Shannon’s performance even makes some of the more unfortunate casting choices forgivable, such as Ray Liotta (who can do thug in his sleep, but here merely reminds us of his similar role in last year’s awful Killing Them Softly), and—!!—a ponytailed, goofily mustached David Schwimmer (who may never leave Ross Geller in the dust, at least not by playing so ridiculously against type). The Iceman also features Winona Ryder as Kuklinski’s clueless wife, Deborah. From the couple’s awkward first date until one of the film’s final scenes, in which Deborah sits in a courtroom with their daughters, both aghast at what she’s learning about the man she’s revered and struggling with her still-present love, Ryder efficiently phases through adorable, worshipful, semi-confrontational, but mostly in-denial mother hen, somehow glowing the entire time. You forget all the Free Winona craziness.
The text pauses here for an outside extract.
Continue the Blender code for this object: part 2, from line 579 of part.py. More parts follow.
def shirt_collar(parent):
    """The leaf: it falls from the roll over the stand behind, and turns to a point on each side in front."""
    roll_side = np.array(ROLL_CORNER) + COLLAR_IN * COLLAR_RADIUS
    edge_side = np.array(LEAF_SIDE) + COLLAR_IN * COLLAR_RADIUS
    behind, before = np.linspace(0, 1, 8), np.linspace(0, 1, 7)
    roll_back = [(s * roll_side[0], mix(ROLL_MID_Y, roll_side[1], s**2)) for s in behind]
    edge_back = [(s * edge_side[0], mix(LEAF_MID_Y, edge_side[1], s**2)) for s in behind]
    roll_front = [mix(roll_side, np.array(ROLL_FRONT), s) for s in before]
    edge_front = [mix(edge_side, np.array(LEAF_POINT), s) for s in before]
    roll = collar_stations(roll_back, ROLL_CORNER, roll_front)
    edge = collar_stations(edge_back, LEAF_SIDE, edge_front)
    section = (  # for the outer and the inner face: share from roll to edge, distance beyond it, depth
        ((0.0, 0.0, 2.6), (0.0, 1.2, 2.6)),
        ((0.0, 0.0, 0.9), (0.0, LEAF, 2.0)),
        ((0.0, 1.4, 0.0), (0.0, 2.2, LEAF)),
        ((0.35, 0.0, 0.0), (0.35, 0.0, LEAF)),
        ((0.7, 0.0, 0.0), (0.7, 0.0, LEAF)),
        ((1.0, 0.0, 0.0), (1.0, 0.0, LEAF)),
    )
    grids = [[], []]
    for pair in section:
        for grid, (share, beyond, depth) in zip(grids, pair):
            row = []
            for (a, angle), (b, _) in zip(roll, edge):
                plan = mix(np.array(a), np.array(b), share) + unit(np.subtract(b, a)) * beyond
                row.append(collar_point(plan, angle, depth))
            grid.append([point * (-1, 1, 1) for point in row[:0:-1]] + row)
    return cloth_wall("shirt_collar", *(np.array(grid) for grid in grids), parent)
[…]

From the start, Kuklinski lies to Deborah, telling her he dubs Disney films for a living when he’s really dubbing porn. He’s not yet a killer for hire, though he casually slices the throat of an acquaintance who dares talk trash about his new, virginal girlfriend. And when he is noticed by mob boss Roy Demeo (Liotta) and passes a test of murdering a random bum, Kuklinski explains his sudden increase in income by saying he’s made a career move into currency exchange, which Deborah doesn’t question until years later when he starts getting visits from suspicious, oily men.
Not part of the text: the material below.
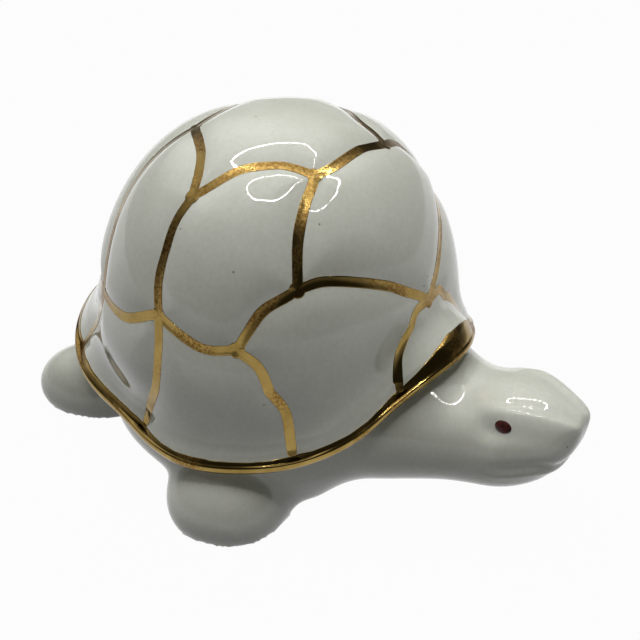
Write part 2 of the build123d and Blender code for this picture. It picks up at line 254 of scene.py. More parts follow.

The Iceman, based on a book, a documentary, and a script by Vromen and Morgan Land, covers Kuklinski’s life from the mid-1960s to the time of pagers, with the killer’s changes in facial hair marking the years. His executions are all cold and quick (with the exception of one, in which he chillingly gives his victim time to pray to see if God will save him), and status doesn’t matter to him; he kills both superiors and strangers with the same ease. Things unravel for Kuklinski when he’s forced to go freelance, with his disloyalty and mistakes now endangering the family he’s constantly claiming to love so much. Indeed, he’s portrayed as gentle with Deborah and his girls, but readers of his biography know that the real Kuklinski regularly battered his wife.
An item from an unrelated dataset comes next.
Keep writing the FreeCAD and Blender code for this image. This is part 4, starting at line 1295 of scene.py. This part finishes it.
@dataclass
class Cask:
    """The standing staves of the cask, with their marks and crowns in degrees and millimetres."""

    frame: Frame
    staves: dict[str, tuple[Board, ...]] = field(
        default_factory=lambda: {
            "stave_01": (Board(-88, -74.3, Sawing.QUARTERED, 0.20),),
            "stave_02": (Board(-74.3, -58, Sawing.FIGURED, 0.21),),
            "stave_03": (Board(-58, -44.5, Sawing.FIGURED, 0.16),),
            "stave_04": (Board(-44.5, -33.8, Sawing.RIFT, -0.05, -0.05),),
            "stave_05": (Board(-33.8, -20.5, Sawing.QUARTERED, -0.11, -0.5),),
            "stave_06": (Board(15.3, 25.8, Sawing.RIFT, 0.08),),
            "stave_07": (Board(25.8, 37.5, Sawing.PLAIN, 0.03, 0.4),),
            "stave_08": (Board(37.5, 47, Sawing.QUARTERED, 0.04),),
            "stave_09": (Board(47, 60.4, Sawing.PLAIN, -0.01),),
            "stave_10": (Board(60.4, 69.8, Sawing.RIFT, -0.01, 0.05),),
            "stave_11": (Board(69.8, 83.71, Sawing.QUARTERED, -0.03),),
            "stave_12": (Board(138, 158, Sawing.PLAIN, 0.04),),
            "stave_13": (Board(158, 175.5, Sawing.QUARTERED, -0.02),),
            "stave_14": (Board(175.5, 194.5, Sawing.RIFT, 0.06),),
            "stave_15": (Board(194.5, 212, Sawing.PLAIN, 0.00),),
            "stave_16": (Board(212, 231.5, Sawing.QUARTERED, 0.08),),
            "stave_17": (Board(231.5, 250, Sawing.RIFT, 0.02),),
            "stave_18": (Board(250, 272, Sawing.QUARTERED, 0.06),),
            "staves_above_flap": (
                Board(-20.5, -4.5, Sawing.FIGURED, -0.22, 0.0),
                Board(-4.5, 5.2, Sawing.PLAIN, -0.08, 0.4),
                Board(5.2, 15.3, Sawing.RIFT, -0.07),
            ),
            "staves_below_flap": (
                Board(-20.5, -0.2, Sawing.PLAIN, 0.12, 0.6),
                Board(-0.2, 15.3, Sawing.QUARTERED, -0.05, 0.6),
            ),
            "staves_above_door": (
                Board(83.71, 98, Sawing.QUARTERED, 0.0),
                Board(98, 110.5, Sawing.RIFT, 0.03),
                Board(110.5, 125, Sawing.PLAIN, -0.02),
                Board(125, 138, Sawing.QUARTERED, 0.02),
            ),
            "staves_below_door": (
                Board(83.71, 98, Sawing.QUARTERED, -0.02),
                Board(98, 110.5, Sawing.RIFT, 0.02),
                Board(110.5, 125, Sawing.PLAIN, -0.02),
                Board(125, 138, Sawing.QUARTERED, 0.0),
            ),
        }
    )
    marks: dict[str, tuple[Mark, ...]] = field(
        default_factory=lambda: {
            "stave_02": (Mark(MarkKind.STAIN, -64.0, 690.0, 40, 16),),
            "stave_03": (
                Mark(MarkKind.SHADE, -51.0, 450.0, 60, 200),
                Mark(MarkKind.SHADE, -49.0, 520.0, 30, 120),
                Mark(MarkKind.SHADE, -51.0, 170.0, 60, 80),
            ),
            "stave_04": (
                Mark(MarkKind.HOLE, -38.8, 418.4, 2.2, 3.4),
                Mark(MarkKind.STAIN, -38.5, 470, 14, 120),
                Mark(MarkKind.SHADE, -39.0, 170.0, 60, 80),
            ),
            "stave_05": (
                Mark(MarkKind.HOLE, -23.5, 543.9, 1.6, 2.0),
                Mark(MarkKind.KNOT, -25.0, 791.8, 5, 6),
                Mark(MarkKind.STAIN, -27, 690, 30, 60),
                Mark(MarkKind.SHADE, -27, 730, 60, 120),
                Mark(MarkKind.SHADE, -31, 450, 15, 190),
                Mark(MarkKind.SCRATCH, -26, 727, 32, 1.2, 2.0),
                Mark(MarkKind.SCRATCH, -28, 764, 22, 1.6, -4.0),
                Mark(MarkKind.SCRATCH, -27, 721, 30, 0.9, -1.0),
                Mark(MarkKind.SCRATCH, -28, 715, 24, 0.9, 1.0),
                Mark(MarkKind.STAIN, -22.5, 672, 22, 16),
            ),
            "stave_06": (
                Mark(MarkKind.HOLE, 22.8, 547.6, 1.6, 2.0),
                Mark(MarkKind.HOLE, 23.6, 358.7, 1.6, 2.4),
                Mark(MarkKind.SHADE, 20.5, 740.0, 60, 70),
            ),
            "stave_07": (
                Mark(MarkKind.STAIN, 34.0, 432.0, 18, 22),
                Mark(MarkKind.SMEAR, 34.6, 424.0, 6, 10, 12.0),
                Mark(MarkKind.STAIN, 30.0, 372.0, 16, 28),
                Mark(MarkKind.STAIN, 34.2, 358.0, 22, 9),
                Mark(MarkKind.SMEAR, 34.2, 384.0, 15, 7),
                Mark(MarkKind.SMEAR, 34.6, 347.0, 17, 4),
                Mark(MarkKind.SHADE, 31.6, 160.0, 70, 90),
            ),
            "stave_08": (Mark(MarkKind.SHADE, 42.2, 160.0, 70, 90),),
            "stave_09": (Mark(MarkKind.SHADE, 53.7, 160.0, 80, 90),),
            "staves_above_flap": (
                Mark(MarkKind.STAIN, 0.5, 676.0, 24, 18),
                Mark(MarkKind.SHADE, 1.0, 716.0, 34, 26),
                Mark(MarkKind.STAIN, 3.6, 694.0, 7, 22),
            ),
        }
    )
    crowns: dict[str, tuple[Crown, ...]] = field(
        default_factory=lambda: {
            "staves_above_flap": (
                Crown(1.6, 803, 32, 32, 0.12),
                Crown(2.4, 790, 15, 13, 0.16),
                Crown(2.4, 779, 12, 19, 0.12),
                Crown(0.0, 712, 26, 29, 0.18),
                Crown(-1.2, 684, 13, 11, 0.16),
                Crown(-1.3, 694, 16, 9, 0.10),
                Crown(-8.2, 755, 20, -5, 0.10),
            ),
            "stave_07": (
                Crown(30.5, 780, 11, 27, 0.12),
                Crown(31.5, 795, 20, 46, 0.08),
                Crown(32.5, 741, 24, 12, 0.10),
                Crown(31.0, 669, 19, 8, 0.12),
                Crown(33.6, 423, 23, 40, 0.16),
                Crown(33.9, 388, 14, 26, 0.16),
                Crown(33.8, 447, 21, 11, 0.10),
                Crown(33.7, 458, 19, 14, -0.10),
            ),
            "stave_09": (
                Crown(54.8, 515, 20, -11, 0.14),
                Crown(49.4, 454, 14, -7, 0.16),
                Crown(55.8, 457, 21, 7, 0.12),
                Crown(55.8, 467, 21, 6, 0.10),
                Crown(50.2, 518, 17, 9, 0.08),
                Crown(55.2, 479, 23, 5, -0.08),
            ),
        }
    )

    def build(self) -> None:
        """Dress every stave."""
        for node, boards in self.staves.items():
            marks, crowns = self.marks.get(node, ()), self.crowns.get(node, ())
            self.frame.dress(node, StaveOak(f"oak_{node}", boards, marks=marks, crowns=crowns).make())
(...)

The rare occasions in which his rage is roused in the presence of his family are terrifying: When a driver curses them all out after a fender bender, Kuklinski psychotically chases him down with his wife and daughters pleading for him to stop. It’s intense—and unforgettable. Still, the Kuklinski family remained in the dark until Richard’s arrest in 1986. According to a postscript, he died in prison and never saw his wife and children again. And this addendum highlights another of the film’s achievements: Somehow, you feel sorry for Kuklinski, confirming the seemingly impossible goal of portraying someone who was both man and monster.